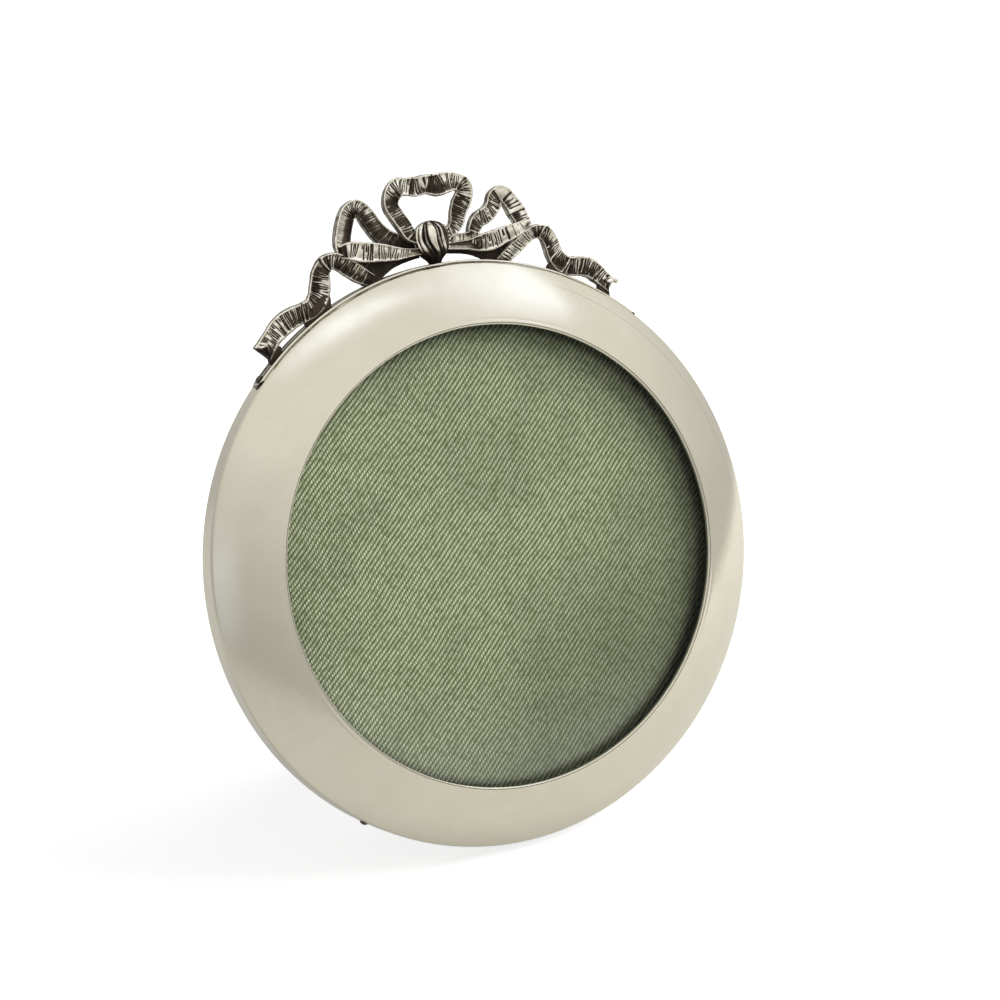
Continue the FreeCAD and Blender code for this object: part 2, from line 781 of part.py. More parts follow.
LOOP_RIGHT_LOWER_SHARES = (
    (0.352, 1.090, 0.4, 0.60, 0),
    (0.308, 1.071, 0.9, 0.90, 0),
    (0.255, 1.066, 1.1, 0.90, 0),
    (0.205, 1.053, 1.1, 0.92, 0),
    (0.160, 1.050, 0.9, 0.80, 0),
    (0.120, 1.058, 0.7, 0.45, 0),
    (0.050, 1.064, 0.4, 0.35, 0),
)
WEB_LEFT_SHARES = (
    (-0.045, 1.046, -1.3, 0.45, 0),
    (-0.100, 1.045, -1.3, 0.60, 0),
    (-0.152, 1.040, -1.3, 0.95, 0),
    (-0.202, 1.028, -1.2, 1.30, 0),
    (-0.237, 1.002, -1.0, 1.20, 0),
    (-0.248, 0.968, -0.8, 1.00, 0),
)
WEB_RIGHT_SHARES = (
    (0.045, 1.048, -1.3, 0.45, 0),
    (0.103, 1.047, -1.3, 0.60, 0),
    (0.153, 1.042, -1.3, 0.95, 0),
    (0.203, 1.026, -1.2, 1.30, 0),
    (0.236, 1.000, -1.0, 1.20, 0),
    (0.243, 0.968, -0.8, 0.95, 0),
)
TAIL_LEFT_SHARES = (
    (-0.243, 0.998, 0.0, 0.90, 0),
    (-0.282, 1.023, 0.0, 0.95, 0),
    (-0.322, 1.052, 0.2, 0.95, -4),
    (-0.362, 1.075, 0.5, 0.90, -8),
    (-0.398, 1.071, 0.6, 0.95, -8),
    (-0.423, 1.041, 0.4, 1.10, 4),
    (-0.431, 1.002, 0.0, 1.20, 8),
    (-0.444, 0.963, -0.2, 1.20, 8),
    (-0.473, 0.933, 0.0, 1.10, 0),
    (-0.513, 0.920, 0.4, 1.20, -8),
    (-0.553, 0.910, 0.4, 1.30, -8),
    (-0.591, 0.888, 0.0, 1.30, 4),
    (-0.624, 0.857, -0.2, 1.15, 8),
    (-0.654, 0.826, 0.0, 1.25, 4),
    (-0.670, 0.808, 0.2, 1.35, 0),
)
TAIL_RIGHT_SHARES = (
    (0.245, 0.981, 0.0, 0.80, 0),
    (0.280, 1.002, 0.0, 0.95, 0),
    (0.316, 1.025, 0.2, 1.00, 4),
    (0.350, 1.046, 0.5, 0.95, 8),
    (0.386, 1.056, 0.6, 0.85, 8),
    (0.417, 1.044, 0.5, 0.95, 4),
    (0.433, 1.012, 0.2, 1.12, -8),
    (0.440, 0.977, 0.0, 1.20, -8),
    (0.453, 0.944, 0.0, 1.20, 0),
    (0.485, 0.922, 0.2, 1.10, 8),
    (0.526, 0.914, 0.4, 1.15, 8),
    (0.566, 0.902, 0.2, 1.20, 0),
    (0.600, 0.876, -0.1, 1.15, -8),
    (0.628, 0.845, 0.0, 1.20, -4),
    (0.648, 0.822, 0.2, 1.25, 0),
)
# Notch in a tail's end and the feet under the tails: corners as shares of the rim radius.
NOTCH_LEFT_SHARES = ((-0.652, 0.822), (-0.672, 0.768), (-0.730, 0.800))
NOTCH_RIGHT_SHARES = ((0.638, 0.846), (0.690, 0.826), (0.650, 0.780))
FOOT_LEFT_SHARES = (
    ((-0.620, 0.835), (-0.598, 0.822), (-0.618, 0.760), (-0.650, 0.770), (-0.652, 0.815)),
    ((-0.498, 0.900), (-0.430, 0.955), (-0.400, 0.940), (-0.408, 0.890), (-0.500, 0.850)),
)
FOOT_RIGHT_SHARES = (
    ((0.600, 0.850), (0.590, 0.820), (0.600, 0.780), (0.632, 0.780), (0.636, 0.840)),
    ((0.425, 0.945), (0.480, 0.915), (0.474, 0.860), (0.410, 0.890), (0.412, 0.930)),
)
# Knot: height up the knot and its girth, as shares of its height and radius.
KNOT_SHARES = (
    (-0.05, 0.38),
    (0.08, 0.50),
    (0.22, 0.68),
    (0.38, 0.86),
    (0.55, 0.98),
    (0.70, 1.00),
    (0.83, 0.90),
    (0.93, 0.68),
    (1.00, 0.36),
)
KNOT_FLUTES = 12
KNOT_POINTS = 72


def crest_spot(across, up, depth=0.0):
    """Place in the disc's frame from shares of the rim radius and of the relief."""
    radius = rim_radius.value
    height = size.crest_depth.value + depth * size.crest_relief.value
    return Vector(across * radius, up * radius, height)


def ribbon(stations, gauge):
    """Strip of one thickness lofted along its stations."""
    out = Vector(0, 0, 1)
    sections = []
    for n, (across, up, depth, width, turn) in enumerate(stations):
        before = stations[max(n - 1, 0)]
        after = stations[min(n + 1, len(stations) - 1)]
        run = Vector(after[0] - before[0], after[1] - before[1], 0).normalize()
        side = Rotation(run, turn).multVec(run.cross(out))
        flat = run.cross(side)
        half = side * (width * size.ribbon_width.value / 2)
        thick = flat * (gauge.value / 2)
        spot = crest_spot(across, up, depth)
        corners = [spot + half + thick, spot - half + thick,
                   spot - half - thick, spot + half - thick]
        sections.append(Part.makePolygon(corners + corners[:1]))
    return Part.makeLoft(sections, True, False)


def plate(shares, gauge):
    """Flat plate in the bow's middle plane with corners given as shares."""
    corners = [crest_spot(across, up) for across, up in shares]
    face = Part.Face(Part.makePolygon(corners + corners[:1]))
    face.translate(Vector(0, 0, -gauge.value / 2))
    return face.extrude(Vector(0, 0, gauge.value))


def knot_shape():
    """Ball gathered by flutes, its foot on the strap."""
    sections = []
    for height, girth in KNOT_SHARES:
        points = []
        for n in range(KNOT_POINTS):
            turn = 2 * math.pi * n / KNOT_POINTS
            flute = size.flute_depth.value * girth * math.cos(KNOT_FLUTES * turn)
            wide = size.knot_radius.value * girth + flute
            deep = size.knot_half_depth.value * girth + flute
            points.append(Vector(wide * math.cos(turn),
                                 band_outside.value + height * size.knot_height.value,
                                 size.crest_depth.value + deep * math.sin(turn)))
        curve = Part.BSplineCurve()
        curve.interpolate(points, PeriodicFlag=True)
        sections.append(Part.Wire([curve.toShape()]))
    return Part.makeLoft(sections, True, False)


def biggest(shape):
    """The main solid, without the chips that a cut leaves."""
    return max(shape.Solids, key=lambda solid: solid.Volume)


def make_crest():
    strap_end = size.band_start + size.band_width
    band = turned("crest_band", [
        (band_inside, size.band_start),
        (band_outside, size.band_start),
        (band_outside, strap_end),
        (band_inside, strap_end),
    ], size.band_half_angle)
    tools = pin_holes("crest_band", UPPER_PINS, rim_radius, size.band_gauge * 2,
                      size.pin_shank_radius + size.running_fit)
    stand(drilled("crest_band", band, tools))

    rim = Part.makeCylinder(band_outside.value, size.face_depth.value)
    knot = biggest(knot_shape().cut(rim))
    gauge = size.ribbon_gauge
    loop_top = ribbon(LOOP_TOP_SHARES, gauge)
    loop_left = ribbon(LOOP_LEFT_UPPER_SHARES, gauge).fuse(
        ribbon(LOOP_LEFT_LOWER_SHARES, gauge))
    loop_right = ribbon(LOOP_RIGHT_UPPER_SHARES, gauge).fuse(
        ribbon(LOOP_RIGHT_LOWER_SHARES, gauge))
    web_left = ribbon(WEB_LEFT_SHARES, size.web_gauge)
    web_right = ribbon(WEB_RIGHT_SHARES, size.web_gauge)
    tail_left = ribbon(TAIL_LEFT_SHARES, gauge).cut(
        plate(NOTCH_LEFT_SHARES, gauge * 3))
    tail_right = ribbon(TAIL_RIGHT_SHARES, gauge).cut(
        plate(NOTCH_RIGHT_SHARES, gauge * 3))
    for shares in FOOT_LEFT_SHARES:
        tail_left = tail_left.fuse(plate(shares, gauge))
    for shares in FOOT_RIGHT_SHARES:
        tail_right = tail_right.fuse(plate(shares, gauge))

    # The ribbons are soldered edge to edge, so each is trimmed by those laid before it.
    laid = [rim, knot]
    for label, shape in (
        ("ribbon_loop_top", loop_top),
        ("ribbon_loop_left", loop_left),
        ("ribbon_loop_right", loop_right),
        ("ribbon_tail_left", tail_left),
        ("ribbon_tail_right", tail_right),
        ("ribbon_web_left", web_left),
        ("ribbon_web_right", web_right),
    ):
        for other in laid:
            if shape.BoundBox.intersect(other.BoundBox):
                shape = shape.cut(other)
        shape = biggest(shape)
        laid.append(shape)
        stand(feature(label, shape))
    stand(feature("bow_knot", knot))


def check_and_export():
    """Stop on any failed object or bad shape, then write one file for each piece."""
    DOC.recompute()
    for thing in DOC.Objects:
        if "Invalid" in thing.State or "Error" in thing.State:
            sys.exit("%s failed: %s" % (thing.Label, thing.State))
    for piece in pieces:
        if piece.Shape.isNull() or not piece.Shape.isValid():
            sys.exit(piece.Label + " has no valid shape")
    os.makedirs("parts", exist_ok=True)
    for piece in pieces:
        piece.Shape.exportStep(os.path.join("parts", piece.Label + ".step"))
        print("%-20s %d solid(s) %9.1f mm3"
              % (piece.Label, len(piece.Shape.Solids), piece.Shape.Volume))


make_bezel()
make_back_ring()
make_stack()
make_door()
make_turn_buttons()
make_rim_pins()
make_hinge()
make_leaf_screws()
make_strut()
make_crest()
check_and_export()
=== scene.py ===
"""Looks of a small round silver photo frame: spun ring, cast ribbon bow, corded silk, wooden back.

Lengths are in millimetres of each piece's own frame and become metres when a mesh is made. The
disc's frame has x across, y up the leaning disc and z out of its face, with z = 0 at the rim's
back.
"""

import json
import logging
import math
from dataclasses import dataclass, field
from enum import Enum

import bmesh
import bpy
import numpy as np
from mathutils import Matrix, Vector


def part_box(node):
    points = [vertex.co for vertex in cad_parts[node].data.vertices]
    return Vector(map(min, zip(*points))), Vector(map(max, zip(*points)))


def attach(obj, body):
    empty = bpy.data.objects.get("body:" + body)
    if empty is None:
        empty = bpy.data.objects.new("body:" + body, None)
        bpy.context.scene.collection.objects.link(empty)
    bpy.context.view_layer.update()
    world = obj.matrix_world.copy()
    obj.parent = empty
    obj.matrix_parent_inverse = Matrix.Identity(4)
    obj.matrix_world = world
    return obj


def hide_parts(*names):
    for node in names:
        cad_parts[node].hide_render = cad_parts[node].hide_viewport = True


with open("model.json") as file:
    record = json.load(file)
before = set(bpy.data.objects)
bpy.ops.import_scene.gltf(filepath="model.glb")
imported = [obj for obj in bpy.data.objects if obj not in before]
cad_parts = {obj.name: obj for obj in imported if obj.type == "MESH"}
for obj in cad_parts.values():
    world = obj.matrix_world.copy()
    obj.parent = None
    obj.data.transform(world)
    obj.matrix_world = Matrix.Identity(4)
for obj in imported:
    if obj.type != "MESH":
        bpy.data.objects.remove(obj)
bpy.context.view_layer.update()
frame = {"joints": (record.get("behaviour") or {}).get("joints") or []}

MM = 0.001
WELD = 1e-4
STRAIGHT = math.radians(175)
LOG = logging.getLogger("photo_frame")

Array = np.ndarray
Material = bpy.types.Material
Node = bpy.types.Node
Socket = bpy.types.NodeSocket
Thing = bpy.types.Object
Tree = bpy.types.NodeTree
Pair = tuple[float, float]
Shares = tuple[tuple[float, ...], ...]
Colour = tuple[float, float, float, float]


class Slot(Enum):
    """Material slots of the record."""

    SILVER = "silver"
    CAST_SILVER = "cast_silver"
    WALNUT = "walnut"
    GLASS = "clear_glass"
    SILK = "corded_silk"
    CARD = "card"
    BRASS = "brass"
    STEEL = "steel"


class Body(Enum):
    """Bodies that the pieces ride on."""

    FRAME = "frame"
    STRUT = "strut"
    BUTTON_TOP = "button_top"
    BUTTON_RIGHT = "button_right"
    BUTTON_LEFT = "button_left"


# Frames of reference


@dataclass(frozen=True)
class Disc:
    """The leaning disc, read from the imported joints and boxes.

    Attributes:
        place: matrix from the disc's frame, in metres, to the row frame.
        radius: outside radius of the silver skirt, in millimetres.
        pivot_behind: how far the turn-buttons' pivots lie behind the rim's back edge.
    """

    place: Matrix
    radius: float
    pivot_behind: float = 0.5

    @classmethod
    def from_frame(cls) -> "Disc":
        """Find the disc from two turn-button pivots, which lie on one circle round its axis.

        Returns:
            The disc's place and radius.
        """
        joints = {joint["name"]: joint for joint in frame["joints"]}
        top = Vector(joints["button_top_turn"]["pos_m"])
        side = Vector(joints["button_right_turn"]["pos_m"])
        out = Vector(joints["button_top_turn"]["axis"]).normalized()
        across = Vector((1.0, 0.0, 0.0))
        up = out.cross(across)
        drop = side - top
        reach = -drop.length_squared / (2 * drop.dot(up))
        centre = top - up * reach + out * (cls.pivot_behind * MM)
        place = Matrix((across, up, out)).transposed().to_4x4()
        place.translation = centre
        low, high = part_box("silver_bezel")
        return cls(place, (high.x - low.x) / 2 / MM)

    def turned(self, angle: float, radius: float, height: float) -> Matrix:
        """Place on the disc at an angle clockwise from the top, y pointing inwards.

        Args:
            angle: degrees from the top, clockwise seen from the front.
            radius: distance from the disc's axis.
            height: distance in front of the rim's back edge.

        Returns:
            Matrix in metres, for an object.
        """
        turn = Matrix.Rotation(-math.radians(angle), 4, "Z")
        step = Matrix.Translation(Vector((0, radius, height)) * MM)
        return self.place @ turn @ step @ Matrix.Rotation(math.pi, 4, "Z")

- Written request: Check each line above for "Identity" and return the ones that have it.

- Solved problem:
    obj.matrix_parent_inverse = Matrix.Identity(4)
    obj.matrix_world = Matrix.Identity(4)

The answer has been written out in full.